The Fatal Flaw of Network-Level VPN Access

Virtual Private Networks have long been the default standard for remote engineering access to operational technology environments. However, this architectural approach relies on a dangerous assumption: that network-level access is synonymous with authorization. When a remote engineer, third-party contractor, or integrator connects to an industrial site via a traditional VPN, they are granted a virtual presence directly on that network segment. Their remote workstation is assigned an internal IP address, establishing a direct network path to the critical control systems that run the physical plant.

This model creates an untenable security risk because traditional VPNs grant network-level access rather than application-specific validation. In practice, a user connected through a VPN has virtually the same network reach as a technician sitting at a physical console in the control room. If an attacker compromises a single external credential or compromises the remote engineer’s home computer, they gain immediate entry to the internal network. Once inside, the perimeter defenses disappear entirely.

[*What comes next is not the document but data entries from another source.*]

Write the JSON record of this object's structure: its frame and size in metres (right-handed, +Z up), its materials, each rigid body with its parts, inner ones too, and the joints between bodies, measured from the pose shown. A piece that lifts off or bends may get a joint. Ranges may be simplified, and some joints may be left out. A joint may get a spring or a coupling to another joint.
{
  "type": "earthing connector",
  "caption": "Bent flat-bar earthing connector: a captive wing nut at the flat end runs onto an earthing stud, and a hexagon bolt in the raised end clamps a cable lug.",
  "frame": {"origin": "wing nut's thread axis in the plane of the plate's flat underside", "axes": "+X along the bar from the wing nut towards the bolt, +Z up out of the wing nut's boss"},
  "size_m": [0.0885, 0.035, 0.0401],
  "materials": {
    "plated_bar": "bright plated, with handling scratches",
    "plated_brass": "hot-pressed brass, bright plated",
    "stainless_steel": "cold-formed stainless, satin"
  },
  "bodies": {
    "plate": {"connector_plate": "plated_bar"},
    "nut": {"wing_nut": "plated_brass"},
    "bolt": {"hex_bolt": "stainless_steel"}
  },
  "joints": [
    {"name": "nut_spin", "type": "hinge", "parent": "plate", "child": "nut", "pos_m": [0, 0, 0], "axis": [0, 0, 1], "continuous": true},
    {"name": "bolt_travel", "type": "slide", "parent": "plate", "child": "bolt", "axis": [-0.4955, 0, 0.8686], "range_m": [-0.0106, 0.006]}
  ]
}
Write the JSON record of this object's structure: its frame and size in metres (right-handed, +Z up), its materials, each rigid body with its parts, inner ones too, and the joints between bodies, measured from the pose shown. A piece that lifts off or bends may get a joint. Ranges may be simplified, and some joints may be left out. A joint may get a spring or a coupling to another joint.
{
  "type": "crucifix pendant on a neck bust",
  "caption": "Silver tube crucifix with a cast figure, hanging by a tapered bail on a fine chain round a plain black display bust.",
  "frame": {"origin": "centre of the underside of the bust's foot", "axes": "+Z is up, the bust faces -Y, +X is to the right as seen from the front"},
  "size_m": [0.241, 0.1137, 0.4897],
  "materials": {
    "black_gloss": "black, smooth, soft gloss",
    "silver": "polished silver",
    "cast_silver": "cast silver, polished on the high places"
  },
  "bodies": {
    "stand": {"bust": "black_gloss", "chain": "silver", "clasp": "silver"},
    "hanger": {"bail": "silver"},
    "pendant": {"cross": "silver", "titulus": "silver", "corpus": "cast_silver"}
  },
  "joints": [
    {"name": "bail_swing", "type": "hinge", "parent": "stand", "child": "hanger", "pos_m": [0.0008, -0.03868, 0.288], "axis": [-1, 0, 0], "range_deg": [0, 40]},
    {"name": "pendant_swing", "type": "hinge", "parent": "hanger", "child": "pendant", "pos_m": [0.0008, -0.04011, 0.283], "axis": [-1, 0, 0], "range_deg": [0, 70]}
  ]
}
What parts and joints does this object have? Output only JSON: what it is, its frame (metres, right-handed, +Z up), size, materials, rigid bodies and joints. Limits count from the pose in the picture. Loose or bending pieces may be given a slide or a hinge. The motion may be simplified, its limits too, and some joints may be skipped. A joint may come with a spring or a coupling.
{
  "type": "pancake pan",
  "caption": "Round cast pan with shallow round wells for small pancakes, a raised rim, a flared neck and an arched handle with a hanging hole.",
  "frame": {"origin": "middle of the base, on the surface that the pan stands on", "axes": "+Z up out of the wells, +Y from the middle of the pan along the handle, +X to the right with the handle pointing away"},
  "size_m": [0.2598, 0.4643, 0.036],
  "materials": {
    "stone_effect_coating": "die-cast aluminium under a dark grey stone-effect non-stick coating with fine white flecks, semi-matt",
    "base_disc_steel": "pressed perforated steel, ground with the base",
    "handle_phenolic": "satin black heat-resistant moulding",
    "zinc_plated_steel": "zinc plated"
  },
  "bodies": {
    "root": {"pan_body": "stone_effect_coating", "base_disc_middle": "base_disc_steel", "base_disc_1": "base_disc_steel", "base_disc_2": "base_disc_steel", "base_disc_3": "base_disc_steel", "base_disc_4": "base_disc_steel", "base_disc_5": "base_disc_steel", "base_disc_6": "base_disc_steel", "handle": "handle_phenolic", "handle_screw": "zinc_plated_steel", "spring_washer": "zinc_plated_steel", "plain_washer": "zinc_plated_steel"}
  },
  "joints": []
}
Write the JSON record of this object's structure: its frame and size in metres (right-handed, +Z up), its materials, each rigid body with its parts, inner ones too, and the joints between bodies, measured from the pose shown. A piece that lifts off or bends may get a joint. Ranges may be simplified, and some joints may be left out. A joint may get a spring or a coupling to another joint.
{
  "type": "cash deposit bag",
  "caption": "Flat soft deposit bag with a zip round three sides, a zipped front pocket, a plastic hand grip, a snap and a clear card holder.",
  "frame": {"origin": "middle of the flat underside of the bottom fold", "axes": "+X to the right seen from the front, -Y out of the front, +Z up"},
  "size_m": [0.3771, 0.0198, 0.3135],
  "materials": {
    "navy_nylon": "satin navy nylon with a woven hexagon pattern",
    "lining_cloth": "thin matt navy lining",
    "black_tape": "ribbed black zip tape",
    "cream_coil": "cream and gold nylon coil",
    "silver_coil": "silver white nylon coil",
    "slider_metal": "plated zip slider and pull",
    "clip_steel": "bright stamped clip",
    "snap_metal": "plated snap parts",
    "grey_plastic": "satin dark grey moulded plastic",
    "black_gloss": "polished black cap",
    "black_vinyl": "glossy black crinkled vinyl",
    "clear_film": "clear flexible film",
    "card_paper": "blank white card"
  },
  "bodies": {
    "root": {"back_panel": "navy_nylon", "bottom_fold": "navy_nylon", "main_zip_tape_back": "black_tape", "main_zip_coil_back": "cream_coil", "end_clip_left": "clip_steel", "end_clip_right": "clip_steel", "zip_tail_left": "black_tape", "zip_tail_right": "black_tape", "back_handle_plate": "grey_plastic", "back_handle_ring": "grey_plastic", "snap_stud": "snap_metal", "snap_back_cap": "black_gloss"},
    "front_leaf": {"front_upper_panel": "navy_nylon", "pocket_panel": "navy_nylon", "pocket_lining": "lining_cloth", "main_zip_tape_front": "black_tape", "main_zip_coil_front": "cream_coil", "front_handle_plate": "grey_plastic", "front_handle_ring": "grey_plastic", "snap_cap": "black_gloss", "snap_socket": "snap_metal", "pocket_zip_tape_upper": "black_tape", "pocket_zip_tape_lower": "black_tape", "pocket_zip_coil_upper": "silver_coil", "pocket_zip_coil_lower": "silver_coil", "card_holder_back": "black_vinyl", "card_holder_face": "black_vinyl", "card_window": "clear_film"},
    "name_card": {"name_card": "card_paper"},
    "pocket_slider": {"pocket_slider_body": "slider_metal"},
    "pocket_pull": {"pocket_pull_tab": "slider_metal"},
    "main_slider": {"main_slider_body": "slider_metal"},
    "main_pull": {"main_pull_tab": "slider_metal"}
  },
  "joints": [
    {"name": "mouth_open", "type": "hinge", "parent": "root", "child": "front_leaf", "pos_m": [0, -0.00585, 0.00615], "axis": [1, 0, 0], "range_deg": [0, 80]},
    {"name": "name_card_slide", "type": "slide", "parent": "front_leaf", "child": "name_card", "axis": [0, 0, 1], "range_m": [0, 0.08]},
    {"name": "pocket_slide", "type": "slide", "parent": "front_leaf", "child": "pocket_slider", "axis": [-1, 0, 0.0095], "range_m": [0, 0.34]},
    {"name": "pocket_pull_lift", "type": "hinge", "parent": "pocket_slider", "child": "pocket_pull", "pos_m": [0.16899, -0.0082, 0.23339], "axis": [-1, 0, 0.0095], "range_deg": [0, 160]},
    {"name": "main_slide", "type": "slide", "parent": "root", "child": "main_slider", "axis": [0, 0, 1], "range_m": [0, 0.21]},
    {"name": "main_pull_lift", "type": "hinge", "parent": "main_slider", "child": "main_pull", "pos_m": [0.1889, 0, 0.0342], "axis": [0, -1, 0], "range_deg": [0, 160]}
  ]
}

The immediate consequence of this network-level exposure is frictionless lateral movement. Operational technology networks are populated by legacy programmable logic controllers, human-machine interfaces, and remote terminal units that were designed decades ago and lack robust local authentication mechanisms. These physical devices are engineered to trust any command that arrives over their network interfaces. An attacker who has penetrated the VPN can scan the network, discover these vulnerable industrial assets, and transmit malicious commands directly to them, creating a massive blast radius from a single compromised workstation.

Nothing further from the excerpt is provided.